Unacknowledged milestones…

It seems to me that we’ve largely been conditioned as a society not to talk about money. I’m sure there’s a plethora of sociological studies that define exactly what this is, but I’m not quite interested enough in the details to go digging. Suffice to say, the number of conversations I’ve had with anyone other than various paid advisors about issues of salary, retirement, and general finance is, in a word, limited.

Money and finances are just not topics we bring up in polite company, though maybe it should be. It feels like there would surely be a whole lot of people who would be better off if only they had a bit of financial education – or even just a passing interest and some kind of basic financial literacy. 

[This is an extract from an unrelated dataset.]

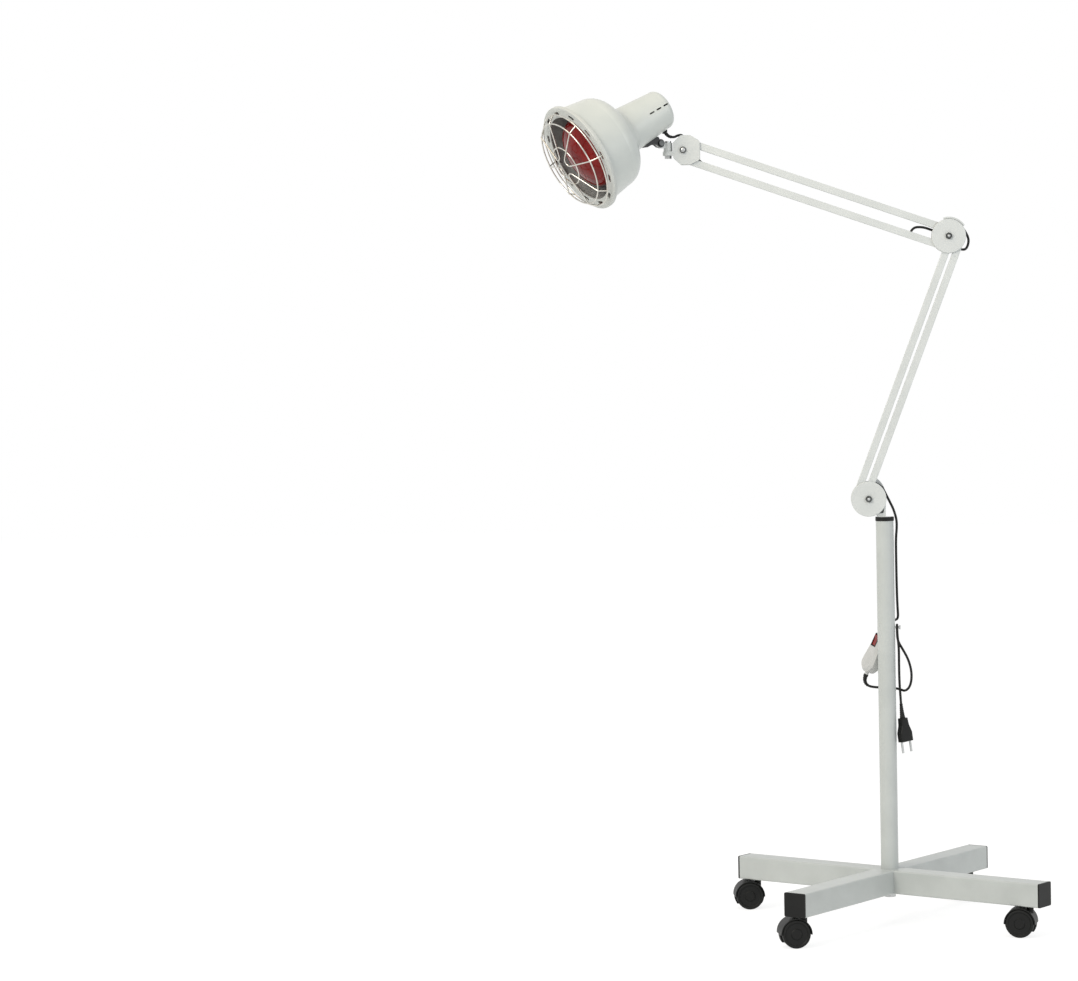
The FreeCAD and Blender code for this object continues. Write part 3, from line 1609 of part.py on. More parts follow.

I only mention it now because after the terror of watching the hemorrhaging in February and March 2020, and wondering if the blood in the streets would ever stop flowing, a few weeks ago I passed through what I consider a major milestone on the road to reaching a decently funded retirement. Unlike most of the other major milestones we celebrate or at least acknowledge in life – graduations, weddings, births, deaths – there’s no accepted way to mark the occasion.

So don’t mind me, I’m just over here screaming into the void of the internet because we as a society have some kind of complex when it comes to talking about money… except when it comes to complaining about the price of gas or why on earth a beef roast now costs $20.

Same as it ever was…

There are about 16 different online or in person “training modules,” I’m required to take annually. Most take an hour or two of endurance. A few take a bit longer, particularly if you get a live host who likes the sound of their own voice.

This is the time of year when I’m working against the clock to get all of them finished… not because I think I’m going to gain any benefit from them, but because it’s just easier than fighting city hall on why this sort of thing is mandatory in the first place. 

I registered for one of the last two modules I need to knock off for fiscal year 2021 this morning. The registration guide for this particular class noted in bold red text that “the content for FY21 is the same as the content for FY19 and FY20.”

If the content is exactly the same this year as it has been for the last two years, it begs the question of why anyone is expected to cover that ground again – since they presumably passed the training on both previous occasions. I’m not saying it’s all perfectly wasted time, but you’re free to draw your own conclusions. 

It’s the kind of thing that will drive you to madness if you dwell on it too long.

If I’ve learned nothing else from almost trips through most of these training opportunities, it’s that sometimes it’s just better to turn your brain off and check the box.